The Young Avenger
Page 99 of 110

Angels of Death
By Joseph A.P. Lloyd

Direction: Three and a half out of five. The series debut of one of The New Avengers-only directors. Although Ernest Day is obviously well-practicised at his art, for there are no shots which could seen as bad here, nothing really stands out as outlandish and different in the way that a Robert Fuest episode does. The best bit is the psychological challenge of the maze, which he copes with very well. However, one is sometimes left with the feeling that some of the scenes could have been a bit tighter.

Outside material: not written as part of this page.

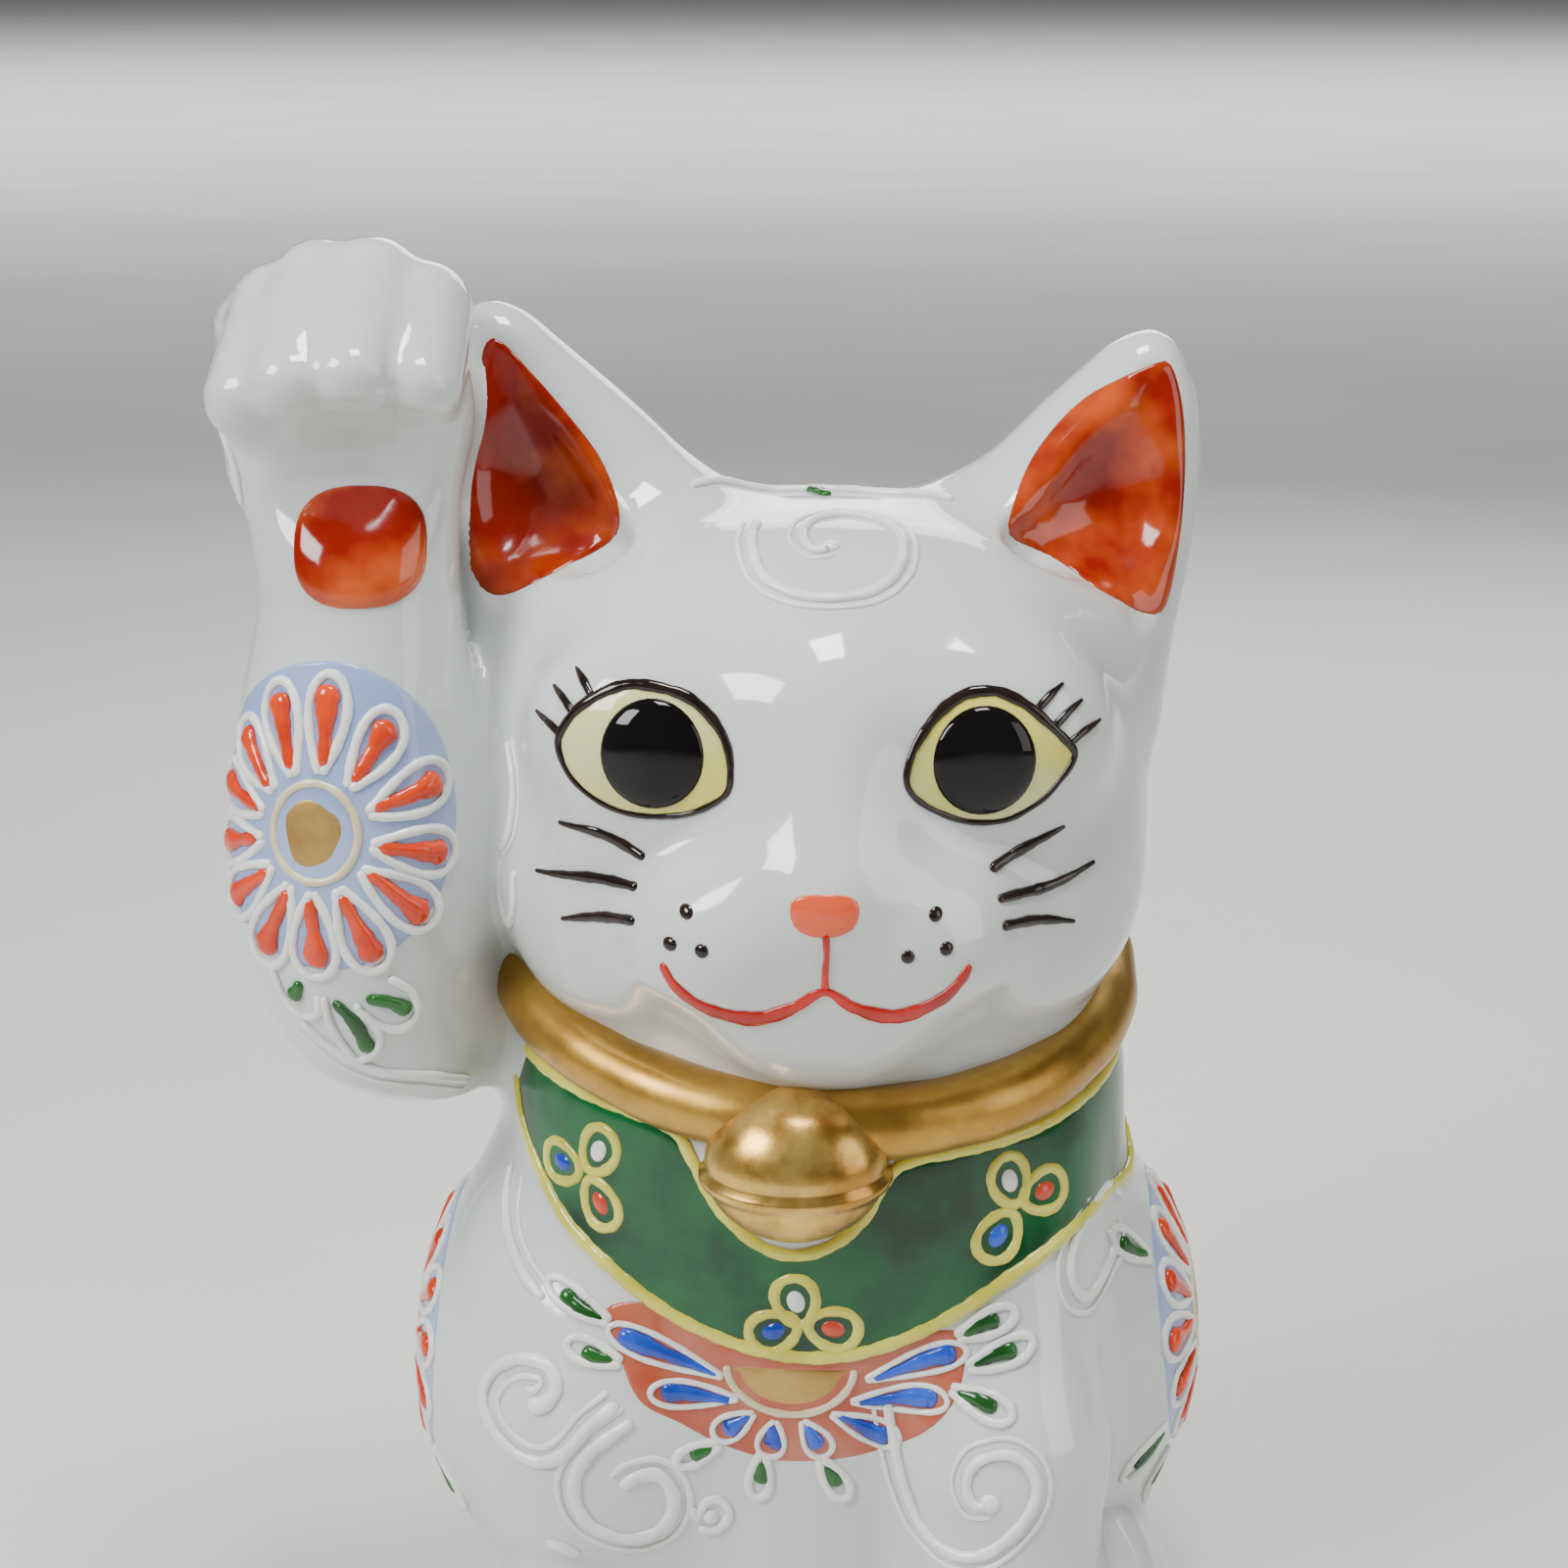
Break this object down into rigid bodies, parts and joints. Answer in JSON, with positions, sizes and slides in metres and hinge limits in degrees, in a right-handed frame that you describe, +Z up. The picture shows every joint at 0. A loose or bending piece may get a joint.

Plot: Four out of five. This would have worked equally well in 1967, if the awful 70s pop music had been removed from the equation. A plot to overthrow the government from within and a strange way of doing it, which is well related to the society of the time is definitely The Avengers. However, the loose ends such as the pointless trips to Paris and Germany do not make sense and there is a feeling that this is a bit too sickly for The New Avengers.

Music Cheese Factor: Four out of five. Just listen to that track in the disco as the girls from the health farm dance to it! The most cheesy piece of music ever used in the series makes its reappearance here. The rest of the score is recycled from various Season One episodes, which is not a recommendation in itself. Oh dear.

Wittiness: Four out of five. Amazingly, the combination of Feely, who contributed the humourless "To Catch a Rat," and Clemens, whose submission have not exactly been of the highest quality this season, manages to produce the best New Avengers script. "Gambit, I didn't know you had read mathematics?" "I haven't, I do the football pools." Gambit and Purdey in a room with two old ICL machines, trying to work out how many people they should suspect. Naturally, Gambit comes up with the answer right away.

Action: Three and a half out of five. The scene where Gambit is pushed down on the ground by Purdey, who then proceeds to fight three of the "angels of death," is hysterical as well as being violent. Then we have Gambit versus Coldstream, who fires a gun into Gambit's shoulder. Too much violence never did anyone any good.

Cars/Sets/Locations: Five out of five. The soul destroying white maze with its spikes on the top really stays in the mind. Then there is the Paris location filming, which is great to see. Finally, there is Steed's clay pigeon shoot, which settles any more doubt about how good this episode is at choosing places to be shot. Then, we have all sorts of cars, and Steed acquires an Audi 100 (two German cars in two episodes, not very patriotic), Coldstream has a Vauxhall VX4/90 and Manderson has a Morris 2200, one of Piers Johnson's favourite cars.

Introduction: Two out of five. If it were not for Gambit's sense of humour at the end of the entire episode, then this might well have got three, but the lack of tag sequence, the overlong introduction, which seems to take place in three countries for no other reason than to satisfy the French backers, and the bad music mean that it only ends up with two. Shame, they must have enjoyed that trip to Paris.

Freeze Frame: Martin's truck crashing through the barrier towards West Germany, and the two border guards jumping out of the way. Not the best, but rather good.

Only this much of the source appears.